I wonder if writing it yourself is a time saver.
Like most questions, the appropriate answer is "it depends". Take an example: I just spent yesterday rewriting a single class to fit into a standardized library. After 20 minutes of coding, 1 hour of documenting, and 2 hours of writing tests, I actually have something that meets the library standards. Could I have used the original class? Sure. But it had problems and inconsistencies. The main problem is that most open source code goes through the coding, but never gets the documenting and aggressive testing, because it's too much overhead.
The undocumented bugs, or system assumptions, will lead to using code and then countless hours debugging problems you didn't expect.

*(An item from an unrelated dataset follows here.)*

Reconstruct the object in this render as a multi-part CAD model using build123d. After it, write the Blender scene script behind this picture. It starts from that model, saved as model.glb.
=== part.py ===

This is so true. This even happens in the hardware world. A T1 connection seems like it's pretty simple. By modern networking standards, it's really slow. However, finding a T1/E1 LIU (Link Interface Unit) that actually works is surprisingly hard. An engineer familiar with the specification can break the vast majority of implementations in less than 5 minutes. I actually know of only one that works (not built by my company, I might add).
There is probably a point at which the system complexity of the resued code becomes great enough that the re-use is valuable. But how big, and how mature the reusable codebase, affects this decision.
For big problems, the 'reusable code' simply becomes a framework that is built upon. This could be anything from subversion to packages like Joomla. Reuse of such large items certainly makes sense.
On a smaller scale, maturity is important, but a lot of the issue centers around the available documentation, test code, AND documentation of the test code (1500 lines of JUnit tests don't do that much good if you can't tell what each test is actually doing). There are very FEW libraries that are actually well written, well documented, and well tested. That's why so much code gets rewritten.
Re:I call bullshit on this by cant_get_a_good_nick · 2007-02-05 05:32 · Score: 3, Informative

There was a Joel On Software post a while back that explained this.

Most applicable quote:
If it's a core business function -- do it yourself, no matter what.